Verfasst: So 27. Jan 2013, 15:32
stopwalve hat geschrieben:Unfortunately, operating on the beam section properties won't work. For example, assume you have two cantilever beams with a common node:
untitled.PNG
The beams are still capable of carrying bending. However the bending Degree of Freedom is zero for the common node.

Many thanks however. Perhaps in a future version.

Regards.
I’d like to offer two suggestions that might help…

The first suggestion is if you are a theoretician and modeling exactly the example you gave and wanting the “purist” answer. If the example is the X/Y plane, then using symmetry about the center point, you can constrain the X, Z, RX and RY to zero. Leaving Y and RZ free. This would “exactly” model your situation. Exactly - defined in the theoretical FEA world.

Now, if you are more like me where you are trying to solve a real world problem and approximations are of value, especially, if you are really interested in the far-field displacements and stresses, then here is an alternative.

Instead of expecting it to hinge about the node, let an element itself hinge based on its section properties. By this I mean add a short (several orders of magnitude shorter than other elements) element to be in the location of your “hinge” point. Create a different set of section properties for this one element. Use the “user defined” properties option and set the bending properties to be several orders of magnitude smaller than other section properties.

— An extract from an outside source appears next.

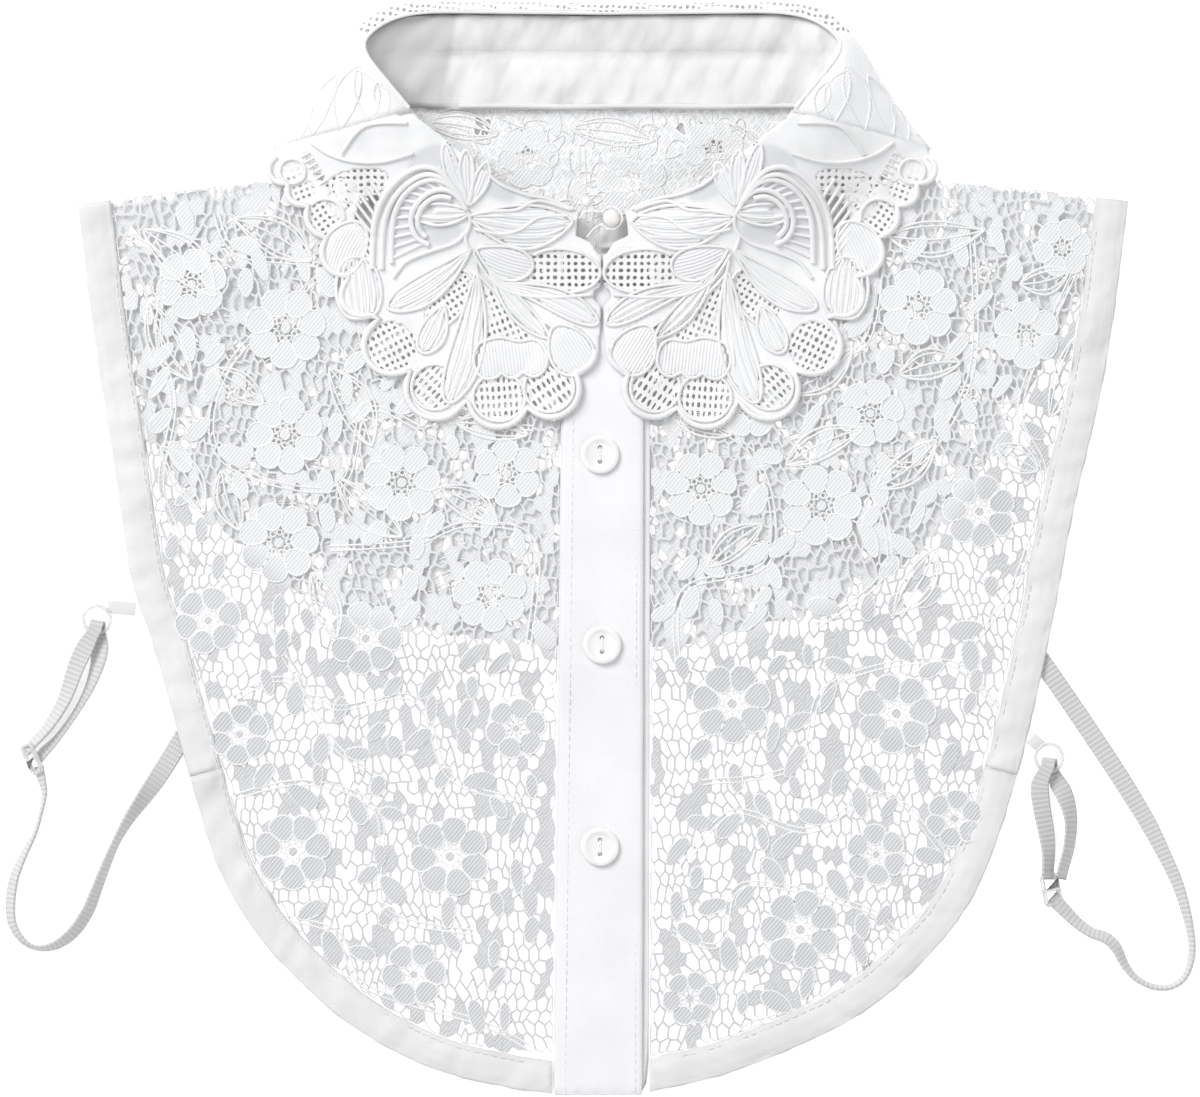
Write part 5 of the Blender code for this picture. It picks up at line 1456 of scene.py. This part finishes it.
ground.verts.index_update()
sheer = np.zeros(len(spots))
for outline in tulle_shapes:
    depth = nearest(outline, spots)[0] * np.where(inside(outline, spots), 1.0, -1.0)
    sheer = np.maximum(sheer, np.clip(0.5 + depth / SHEER_EASE, 0.0, 1.0))
sheer_layer = ground.verts.layers.float.new("sheer")
for vertex, share in zip(ground.verts, sheer):
    vertex[sheer_layer] = share
for face in ground.faces:
    indices = [loop.vert.index for loop in face.loops]
    face.material_index = 1 if all(plain[i] for i in indices) else 0
    for loop, i in zip(face.loops, indices):
        loop[uv_layer].uv = (uv_across[i], uv_along[i])
# Painted shade: where the ground is sheer tulle it is painted greyer, for the shade that shows through
# the net.
guipure_ground = thread_finish("guipure_ground", (0.93, 0.93, 0.935), 0.6)
tree = guipure_ground.node_tree
sheer_share = node(tree, "Attribute", attribute_name="sheer").outputs["Fac"]
toned(tree, tree.nodes["Principled BSDF"], sheer_share, (0.74, 0.745, 0.765))
fall_left_sheet = piece("guipure_fall_left", ground, [guipure_satin, guipure_ground],
                        "guipure", ["fall_left"])
thicken(fall_left_sheet, SHEET_THICK)

# %% Mesh in the openwork
MESH_BAR = 0.43
MESH_THICK = 0.75
MESH_UNDER = 2.0          # the mesh reaches this far under the shapes round it


def square_mesh(outline, turn, across, along):
    """Openings in rows over an outline."""
    reach = float(np.ptp(outline, axis=0).max()) * 0.75
    middle = (outline.max(axis=0) + outline.min(axis=0)) / 2
    shape = grid_over((-reach, -reach), (reach, reach), across)
    bmesh.ops.scale(shape, vec=(1.0, along / across, 1.0), verts=shape.verts)
    bmesh.ops.rotate(shape, cent=(0, 0, 0), matrix=Matrix.Rotation(math.radians(turn), 3, "Z"),
                     verts=shape.verts)
    bmesh.ops.translate(shape, vec=(*middle, 0.0), verts=shape.verts)
    for vertex in shape.verts:
        bend = noise.noise_vector(vertex.co * 0.35)
        vertex.co.x += 0.6 * bend.x
        vertex.co.y += 0.6 * bend.y
    places = centres(shape)
    drop_faces(shape, inside(outline, places) & inside(fall_edge, places))
    return shape


mesh_all = bmesh.new()
for outline, row in zip(oval_shapes, mesh_rows):
    grown = offset(outline, -MESH_UNDER if signed_area(outline) > 0 else MESH_UNDER)
    part = square_mesh(grown, *row)
    spare = bpy.data.meshes.new("spare")
    part.to_mesh(spare)
    part.free()
    mesh_all.from_mesh(spare)
    bpy.data.meshes.remove(spare)
cells = mesh_all.faces[:]
bmesh.ops.inset_individual(mesh_all, faces=cells, thickness=MESH_BAR, use_even_offset=True)
bmesh.ops.delete(mesh_all, geom=cells, context="FACES_ONLY")
for vertex in mesh_all.verts:
    vertex.co.z = fall_height(vertex.co.x, vertex.co.y) - 0.25
mesh_left = piece("guipure_mesh_left", mesh_all, [guipure_cord], "guipure")
thicken(mesh_left, MESH_THICK, -1.0, 1)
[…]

Here is your example using this method. Using this model, I got less than 1% error in the y displacement between this and the symmetric “purist” case. Note – Using zero for these “special” properties causes the stiffness matrix to fail and using too small properties and you start getting shear artifacts. You’d have to play with it for your specific example.

Notes
• The model is 200 units long
• The elements are 1 unit long
• The Iz of the elements are 0.08333 units
• The hinge element is 2.0E-5 units long
• The Iz of the hinge element is 1.0E-10

Hope this helps.
BTW – I use this method to model automobile control arms hinging off a chassis.